Article 42 of the 1992 Constitution provides that every citizen of Ghana of eighteen years of age or above and of sound mind has the right to vote and is entitled to be registered as a voter for the purpose of public elections and referenda.

Pursuant to article 51 of the 1992 Constitution, the Electoral Commission (EC) has presented to Parliament a Constitutional Instrument to amend C.I 91 to make Ghana card or passport acceptable documents for registration onto the new voters’ register. The instrument is currently under consideration with the subsidiary legislation committee . Barring any unforeseen circumstance of parliament voting to annul the instrument, the C.I will mature to come into force in twenty-one sitting days .

The instrument is seeking the amendment of regulation 1 of C.I 91 to exclude the existing voters’ identification card and birth certificate as a requirement for the upcoming voters’ registration. The Constitution empowers the EC to compile the voters’ register . But in 2016, the Supreme Court, in the case of Abu Ramadan & Anor v EC & Anor, had ordered the EC to immediately take steps to ‘clean” the register of voters to comply with the provisions of the 1992 Constitution in order to serve as evidence of a valid proof of qualification to vote.
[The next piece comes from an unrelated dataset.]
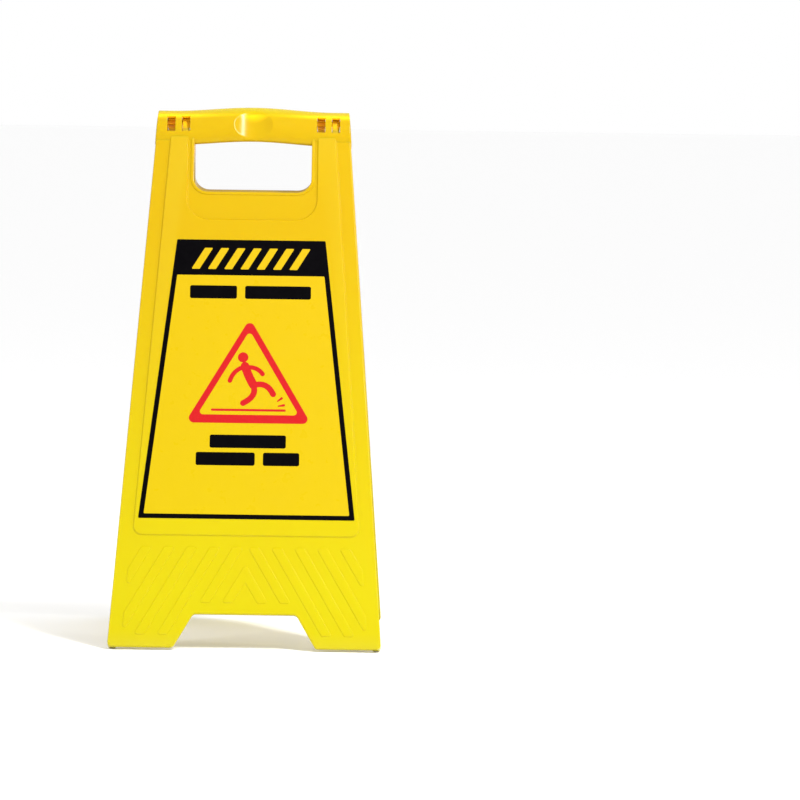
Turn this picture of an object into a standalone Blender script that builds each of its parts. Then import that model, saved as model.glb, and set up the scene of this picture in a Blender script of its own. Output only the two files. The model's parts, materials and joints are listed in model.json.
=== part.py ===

The EC in compliance with the order embarked on a clean-up exercise of the existing register and ensured that qualified persons were allowed to re-register.

Perhaps, in view of article 107 of the 1992 Constitution which provides that “Parliament shall have no power to pass any law – (a) to alter the decision or judgement of any court as between the parties subject to that decision or judgement”, can Parliament proceed to amend C.I 91 to disallow persons who do not have Ghana card or passport but the voters identification card to register to vote, thus altering the Supreme Court decision that the voters’ identification card is an evidence of a valid proof of qualification to voter?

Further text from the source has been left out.